After watching the first episode and being somewhat bamboozled by the game of karuta, I made haste to Wikipedia and did a quick spot of research before re-watching the first episode. If after reading this review you feel like watching this show I would highly recommend reading up on the Wikipedia page as well so you are well prepared at the outset. The problem is, even after this research and my best attempts to get invested in the show, the way it uses the game of karuta leaves me utterly cold. This isn't for a lack of trying on the part of Chihayafuru - the show conducts itself much like a show designed to sell a CCG would, constantly extolling the virtues of the game and tying every single plot point presented in the show back to karuta.

This is to the detriment of the show as a whole, as all of the character drama that the show presents is swallowed up in the shadow of the game, eroding the tension and cheapening the impact of both plot events and character interactions. To make it clear here, the games of karuta that the show presents are great - its the way that every last thing has to relate to karuta that left me cold, dis-interested and in some cases frustrated. For an example, at one point in the flashback a character announces he is going to a far away school - Chihaya, instead of being concerned about their friendship, instead starts whining that the character can no longer attend their local karuta club. This is not an isolated incident - almost every dramatic moment is forcibly linked back to karuta. Another magnificent example of the fetishism of karuta is when a character explains to the others (and so the audience) that karuta is not played overseas because "It's not an easy game"; Actually, I think the fact that it requires a really high level of listening and reading Japanese is a more pressing reason!
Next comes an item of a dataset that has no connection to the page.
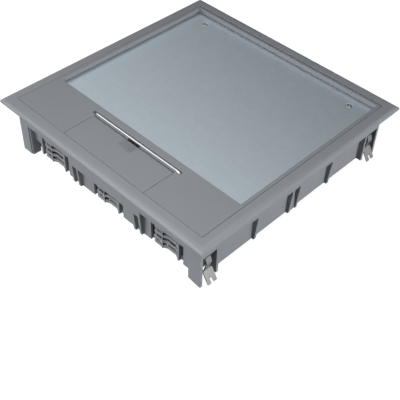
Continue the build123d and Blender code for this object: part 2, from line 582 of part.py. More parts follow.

The constant over-emphasis of karuta in every aspect of the show feels forced and hollow, draining all of the depth out of what would be some genuinely interesting character moments and well-paced drama.  
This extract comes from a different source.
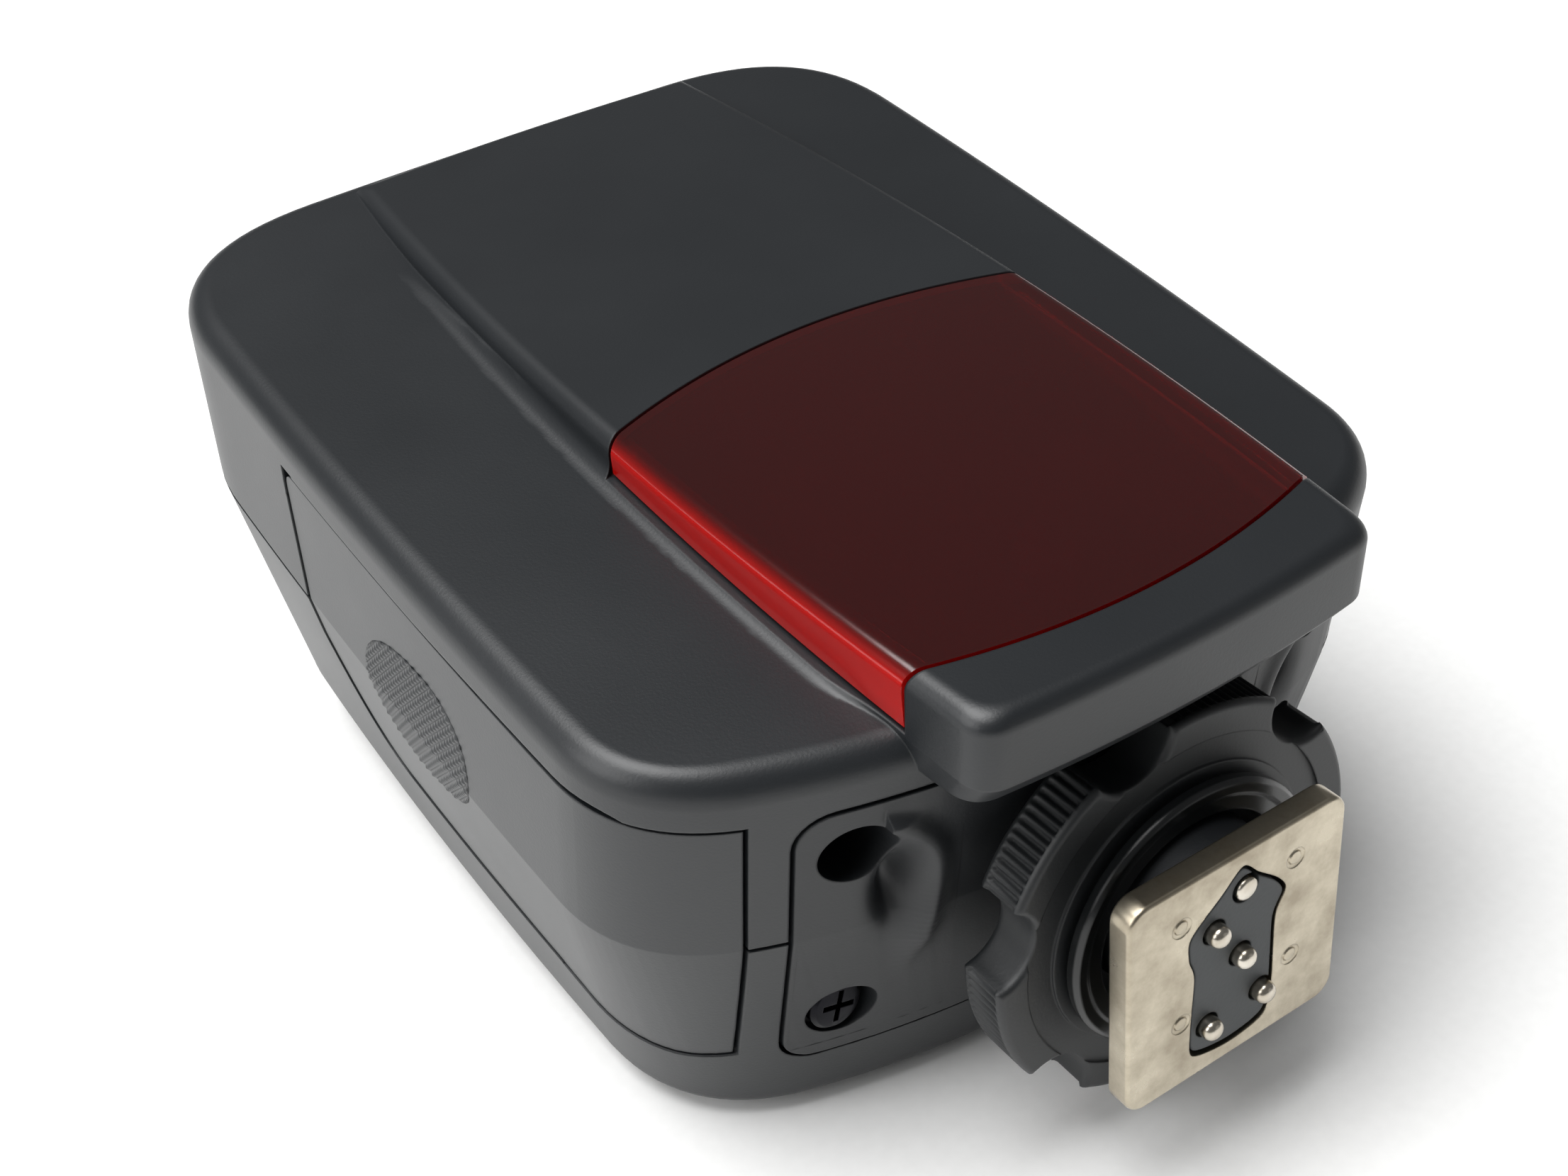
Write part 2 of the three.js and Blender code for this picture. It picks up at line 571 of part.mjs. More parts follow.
// ---- screws ----
const caseScrewProfile = [[0, 0], [2.1, 0], [2.1, 1.2], [1.1, 1.2], [1.1, 7], [0, 7.6]];
caseScrews.forEach(([x, y], i) => {
  const screw = new THREE.LatheGeometry(caseScrewProfile.map(([r, h]) => new THREE.Vector2(r, h)), 16);
  add(`case_screw_${i + 1}`, screw.rotateX(Math.PI / 2).translate(x, y, 2.4), steel);
});

// ---- foot bracket, in the shoe frame ----
const screwX = 19.9;
const screwZ = [11.2, -5.8];
const bracketScrews = [-1, 1].flatMap((side) => screwZ.map((z) => [side * screwX, z]));
const stemHole = 8.6;
const stemX = 0.3;             // the stem, disc and ring are this far off the foot's middle
const stemZ = 0.5;
const shoePart = (name, shape, finish) => add(name, shape, finish, shoe);
const inverse = shoe.matrix.clone().invert();

const bracketBlank = inShoe(plateY(bracketShape(0), 2, 34)).intersect(skin(-0.1));
const scoop = (side, grow) => inShoe(new THREE.SphereGeometry(1, 24, 16)
  .scale(6.8 + grow, 7.2 + grow, 8.6 + grow)
  .translate(side * 19.4, 10, 10.6));
let bracket = bracketBlank.subtract(skin(WALL));
// Beside the ring the face is scooped out round each upper screw, behind a ridge bowed towards the ring.
function ridgeShape(side) {
  const shape = new THREE.Shape();
  shape.moveTo(side * 15.6, -2);
  shape.quadraticCurveTo(side * 14.6, 4, side * 14.3, 8);
  shape.quadraticCurveTo(side * 14.6, 12.4, side * 19.6, 14.6);
  shape.lineTo(side * 19.6, 12.9);
  shape.quadraticCurveTo(side * 16.6, 11, side * 16.2, 8);
  shape.quadraticCurveTo(side * 16.4, 4, side * 17.2, -2);
  return shape;
}
for (const side of [-1, 1]) {
  bracket = bracket.add(scoop(side, 1.8).intersect(bracketBlank));
  bracket = bracket.subtract(scoop(side, 0));
  bracket = bracket.add(inShoe(plateY(ridgeShape(side), 10.6, 17)));
}
const bossRadius = 3.6;
for (const [x, z] of bracketScrews) {
  bracket = bracket.add(inShoe(rodY(bossRadius, x, z, 17.3, 20.6, 20)));
}
for (const [x, z] of bracketScrews) {
  bracket = bracket.subtract(inShoe(rodY(headHole, x, z, 8, 19.2, 20)));
  bracket = bracket.subtract(inShoe(rodY(shankHole, x, z, 18, 22, 12)));
}
const stopScrewZ = 10.2;
const ringPocket = RING_RADIUS + 1;
bracket = bracket.subtract(inShoe(rodY(stemHole, stemX, stemZ, 2, 30, 28)));
bracket = bracket.subtract(inShoe(rodY(1.6, 0, stopScrewZ, 5, 13.5, 14)));
bracket = bracket.subtract(inShoe(rodY(ringPocket, stemX, stemZ, 2, 10.2, 36)));
shoePart('foot_bracket', toGeometry(bracket).applyMatrix4(inverse), blackPlastic);
const bracketScrewProfile = [[0, 0], [2.1, 0], [2.1, 1.3], [1.1, 1.3], [1.1, 3.6], [0, 4.2]];
bracketScrews.forEach(([x, z], i) => {
  const screw = new THREE.LatheGeometry(bracketScrewProfile.map(([r, h]) => new THREE.Vector2(r, h)), 16);
  shoePart(`bracket_screw_${i + 1}`, screw.translate(x, 17.4, z), steel);
});

// ---- hot shoe foot ----
const insulatorOutline = (scale) => {
  const points = [[-3.6, -7], [-3.9, -4.5], [-3.7, 0.3], [-4.2, 2.2], [-4.1, 4.2], [-1.6, 6.4], [0.2, 7.9],
    [1.6, 6.6], [3.4, 5], [4.2, 3.6], [3.4, 1.6], [3.4, -4.4], [2.8, -7.2], [-0.4, -7.8]];
  const curve = new THREE.CatmullRomCurve3(
    points.map(([x, z]) => new THREE.Vector3(x * scale, z * scale, 0)), true, 'catmullrom', 0.4);
  return new THREE.Shape(curve.getPoints(42).slice(0, -1).map((p) => new THREE.Vector2(p.x, p.y)));
};
const footShape = roundedRect(FOOT_WIDTH, FOOT_DEPTH, 1.6);
const lockPinAt = [0.6, 5.7];
const contactPins = [['contact_pin_center', 0.4, 0], ['contact_pin_monitor', -2, 3.4],
  ['contact_pin_ready', 2.4, -4.5], ['contact_pin_quench', -2.3, -4.9]];
const pinHoles = contactPins.map(([, x, z]) => [x, z, 1]).concat([[...lockPinAt, 1.15]]);
function drilled(solid, y0, y1) {
  return pinHoles.reduce((rest, [x, z, r]) => rest.subtract(toSolid(rodY(r, x, z, y0, y1, 14))), solid);
}

const footPlate = toSolid(plateY(footShape, 0, FOOT_THICKNESS));
shoePart('foot_plate', footPlate.subtract(toSolid(plateY(insulatorOutline(1), -1, 5))), nickel);
const insulator = toSolid(plateY(insulatorOutline(0.955), 0.1, FOOT_THICKNESS));
shoePart('foot_insulator', drilled(insulator, -1, 5), rubberBlack);
const stemShape = roundedRect(12.4, 14.4, 6.1, stemX, stemZ);
const stem = toSolid(plateY(stemShape, FOOT_THICKNESS + GAP, 21));
shoePart('foot_stem', drilled(stem, 1, 7.5), blackPlastic);
contactPins.forEach(([name, x, z]) => {
  const profile = [[0, 0], [0.55, 0.08], [0.82, 0.4], [0.82, 5], [0, 5]];
  const pin = new THREE.LatheGeometry(profile.map(([r, y]) => new THREE.Vector2(r, y)), 14);
  shoePart(name, pin.translate(x, -1, z), nickel);
});
shoePart('lock_pin', rodY(0.9, ...lockPinAt, -0.2, 5.4, 14), nickel);

// ---- clamp: the ring turns on the stem and drives the disc towards the plate ----
const discFront = 4.2;
const ringFront = 5.7;
const ringBack = 9.7;
const ringBore = 7.9;
const disc = toSolid(rodY(10.3, stemX, stemZ, discFront, discFront + 1.2, 40));
shoePart('pressure_disc', disc.subtract(toSolid(rodY(ringBore, stemX, stemZ, 3, 7, 32))), blackGloss);
let ring = toSolid(rodY(RING_RADIUS, stemX, stemZ, ringFront, ringBack, 72));
ring = ring.subtract(toSolid(rodY(ringBore, stemX, stemZ, 5, 11, 32)));
const notchRadius = 3.3;
const reach = RING_RADIUS + 0.7;
for (let i = 0; i < RING_NOTCHES; i++) {
  const angle = THREE.MathUtils.degToRad(45 + i * 360 / RING_NOTCHES);
  const notchX = stemX + reach * Math.cos(angle);
  const notchZ = stemZ + reach * Math.sin(angle);
  ring = ring.subtract(toSolid(rodY(notchRadius, notchX, notchZ, 5, 11, 20)));
}
shoePart('lock_ring', ring, blackPlastic);
shoePart('stop_screw', rodY(1.3, 0, stopScrewZ, 10.6, 13.2, 14), steel);

export default root;
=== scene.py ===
import math
import bmesh
import bpy
import numpy as np
from mathutils import Matrix, Vector
from mathutils.bvhtree import BVHTree


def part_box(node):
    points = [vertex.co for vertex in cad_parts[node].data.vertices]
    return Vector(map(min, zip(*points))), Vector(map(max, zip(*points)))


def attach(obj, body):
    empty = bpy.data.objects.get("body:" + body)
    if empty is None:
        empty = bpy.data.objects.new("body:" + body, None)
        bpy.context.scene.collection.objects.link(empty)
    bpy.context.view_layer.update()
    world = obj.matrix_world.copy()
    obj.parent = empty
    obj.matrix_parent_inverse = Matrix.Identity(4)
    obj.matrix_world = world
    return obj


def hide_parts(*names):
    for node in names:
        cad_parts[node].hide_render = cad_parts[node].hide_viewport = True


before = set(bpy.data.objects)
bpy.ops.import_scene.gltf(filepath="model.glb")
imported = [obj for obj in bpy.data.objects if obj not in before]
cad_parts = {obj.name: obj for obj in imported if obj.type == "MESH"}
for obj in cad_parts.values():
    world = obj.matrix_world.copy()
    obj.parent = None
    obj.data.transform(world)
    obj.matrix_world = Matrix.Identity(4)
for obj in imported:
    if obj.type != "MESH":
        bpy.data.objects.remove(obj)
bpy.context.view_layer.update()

# ---- Studio: a white sheet of paper on a table, one large soft window light from the left and a
# weaker fill, and a normal lens looking down on the foot end from the front left.
MM = 0.001
width, length, height = 66.2, 92.6, 42.9
far_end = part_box("rear_shell")[1].y / MM
foot_face = far_end - length
foot_tilt = math.radians(4.2)
foot_height = 19.0
axis_x = 2.2

camera_data = bpy.data.cameras.new("camera")
camera_data.lens = 48.26
camera_data.sensor_width = 36.0
camera_data.clip_start = 0.01
camera = bpy.data.objects.new("camera", camera_data)
eye = Vector((axis_x - 71.81, foot_face - 61.35, 124.65))
right = Vector((0.82507, -0.56332, -0.04452))
up = Vector((0.38290, 0.49954, 0.77705))
back = right.cross(up)
camera.matrix_world = Matrix.Translation(eye * MM) @ Matrix((right, up, back)).transposed().to_4x4()
bpy.context.scene.collection.objects.link(camera)
bpy.context.scene.camera = camera


def linear(hex_colour):
    """An sRGB hex colour as the linear values that Blender works in."""
    parts = [int(hex_colour[i:i + 2], 16) / 255 for i in (1, 3, 5)]
    return [p / 12.92 if p <= 0.04045 else ((p + 0.055) / 1.055) ** 2.4 for p in parts] + [1.0]


def node(material, kind, settings=None, **links):
    """Adds a shader node: settings are its own properties, links its inputs, as values or sockets."""
    made = material.node_tree.nodes.new("ShaderNode" + kind)
    for key, value in (settings or {}).items():
        setattr(made, key, value)
    for key, value in links.items():
        socket = made.inputs[int(key[1:])] if key[0] == "_" else made.inputs[key.replace("_", " ")]
        if isinstance(value, bpy.types.NodeSocket):
            material.node_tree.links.new(value, socket)
        else:
            socket.default_value = value
    return made


def new_material(name):
    made = bpy.data.materials.new(name)
    made.use_nodes = True
    made.node_tree.nodes.clear()
    return made


def finish_material(material, shader):
    out = material.node_tree.nodes.new("ShaderNodeOutputMaterial")
    material.node_tree.links.new(shader.outputs[0], out.inputs["Surface"])
    return material


# Cartridge paper: white, with a faint pulp grain.
paper = new_material("cartridge_paper")
position = node(paper, "TexCoord").outputs["Object"]
pulp = node(paper, "TexNoise", Vector=position, Scale=900.0, Detail=3.0)
paper_colour = node(paper, "Mix", {"data_type": "RGBA"}, _0=pulp.outputs["Fac"],
                    _6=linear("#f4f4f3"), _7=linear("#fbfbfa"))
finish_material(paper, node(paper, "BsdfPrincipled", Base_Color=paper_colour.outputs[2], Roughness=0.9))

sheet = bpy.data.meshes.new("floor")
reach = 1.6
sheet.from_pydata([(-reach, -reach, 0), (reach, -reach, 0), (reach, reach, 0), (-reach, reach, 0)],
                  [], [(0, 1, 2, 3)])
floor = bpy.data.objects.new("floor", sheet)
floor.data.materials.append(paper)
bpy.context.scene.collection.objects.link(floor)


def soft_light(name, place, target, size, power):
    data = bpy.data.lights.new(name, "AREA")
    data.shape = "DISK"
    data.size = size
    data.energy = power
    lamp = bpy.data.objects.new(name, data)
    lamp.location = place
    lamp.rotation_euler = (Vector(target) - Vector(place)).to_track_quat("-Z", "Y").to_euler()
    bpy.context.scene.collection.objects.link(lamp)


soft_light("window_light", (-1.0, 0.1, 0.55), (0, 0, 0.02), 0.8, 6.0)
soft_light("ceiling_light", (-0.3, 0.2, 1.1), (0, 0, 0.02), 0.9, 17.5)
soft_light("fill_light", (0.5, -0.9, 0.35), (0, 0, 0.02), 0.6, 0.2)
world = bpy.data.worlds.new("studio")
world.use_nodes = True
world.node_tree.nodes["Background"].inputs["Color"].default_value = (1.0, 1.0, 1.0, 1.0)
world.node_tree.nodes["Background"].inputs["Strength"].default_value = 0.16
bpy.context.scene.world = world
bpy.context.scene.view_settings.view_transform = "Standard"


# ---- Casing: two injection-moulded halves in black ABS that meet on a slanted parting line, the front
# one with two side wings and a raised band, the rear one with a console that the trigger lies on.
half = width / 2
wall = 2.0
gap = 0.3
waist = foot_face + 62
parting_slope = 0.066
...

This also translates to a lack of emphasis on the characters themselves, who for the vast majority of the show so far have a scant single character point each to mark them out. You have ugly duckling, jerk, and karuta nerd. That, sadly, is it. Any characters who don't play karuta are demonised; like Chihaya's sister who is a teen model and comes across as one of the most spiteful "ugly stepsister" characters you may ever find. This is a massive let down for the show as the scripting and presentation of the drama, when it happens, feels very taut and makes a definite impact. Thankfully this situation starts to improve once the flashback ends and the characters start to stretch out, but it all still feels hamstrung by the constant need to tie everything back to karuta.
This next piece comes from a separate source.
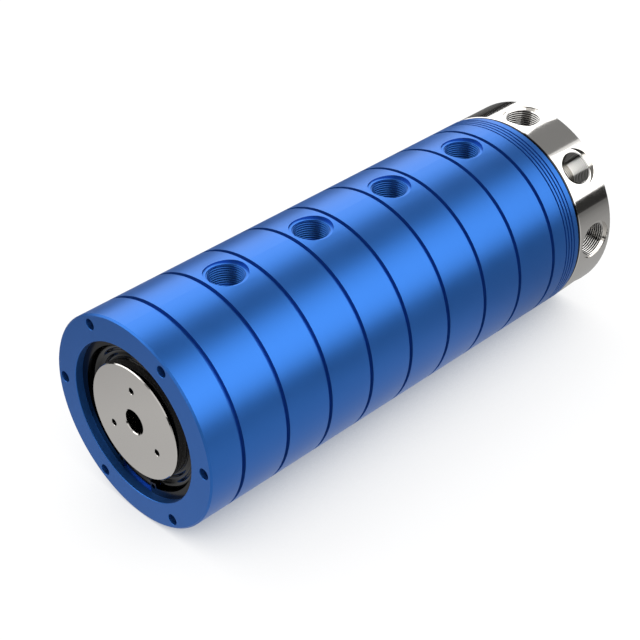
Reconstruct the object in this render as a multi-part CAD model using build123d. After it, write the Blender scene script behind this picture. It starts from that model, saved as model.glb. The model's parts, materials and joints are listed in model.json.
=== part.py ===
"""Four-passage hydraulic rotary union: a bored housing that stands still and a ported shaft that turns in it.

The rotation axis is X, with the origin at the centre of the housing's front face, +X towards the shaft's
flange and +Z up, the way the housing ports point. All lengths are in millimetres, all angles in degrees,
and an angle round the axis is counted from +Z towards -Y.
"""
import os
from math import atan, cos, degrees, radians, sin, sqrt, tan

from build123d import *

# ---- housing, outside
housing_diameter = 130.0
segment_pitch = 32.5  # from one turned groove to the next
segment_count = 8
front_land = 23.0  # from the front face to the first groove
rear_land = 26.0  # from the last groove to the rear end
groove_width = 2.7
groove_depth = 2.5
groove_flank = 0.2  # how far each wall of a turned groove leans in
fine_groove_count = 4
fine_groove_pitch = 2.6
fine_groove_width = 1.1
fine_groove_depth = 1.0
fine_groove_inset = 5.2  # from the last fine groove to the rear end
edge_chamfer = 1.0
mouth_chamfer = 0.3  # on the rim of the front bore

# ---- ports, alike in the housing and in the flange: M22 x 1.5
port_thread_diameter = 22.0
port_thread_depth = 15.0
spotface_diameter = 26.0
spotface_depth = 2.0  # below the crown of the round surface
port_mouth_chamfer = 0.2
port_count = 4
port_angle_step = 45.0  # between the ports on the flange
housing_passage_diameter = 14.0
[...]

At a glance Chihayafuru looks damn pretty - choc full of detail in both characters and background but marred by a few off-putting items that may or may not bother you as they did me. Some of the shading employed in the show actively pushed me away due to how artificial it makes the characters look - rather than a natural effect of the lighting it instead looked like a carefully cut out piece of translucent tissue paper was being hung a few millimeters above the character's skin. The characters, particularly the children, also have massive soul-devouring irises rich with detail to a level that is outlandish. The audio employed in Chihayafuru is pleasant, providing a nice accent to the on-screen action and emotion.
For me, Chihayafuru is a frustrating watch. There is a nice drama that wants to be told in this show but the overbearing use of karuta smothers it, cheapening the emotion on display by constantly linking it back to the game. It almost feels like the show is afraid to let the character's actions stand up on their own, and so props it up by linking back to karuta constantly. If the show could work out a proper balance between the game and the character elements so that they re-enforced each other, rather than letting one drag the other down, then Chihayafuru would be a very strong, engaging show to watch. As it is currently, these first four episodes have left me stone cold and more than a little irked at the wasted potential.

You can currently watch Chihayafuru in streaming form via Crunchyroll.


Japanese audio with English subtitles.  Video is available in 360p, 480p, and 720p resolutions; HD format and removal of advertisements available to paid subscribers.

A beautiful show that falls apart due to over-reliance on its unique element of karuta, overshadowing the simple drama at its core.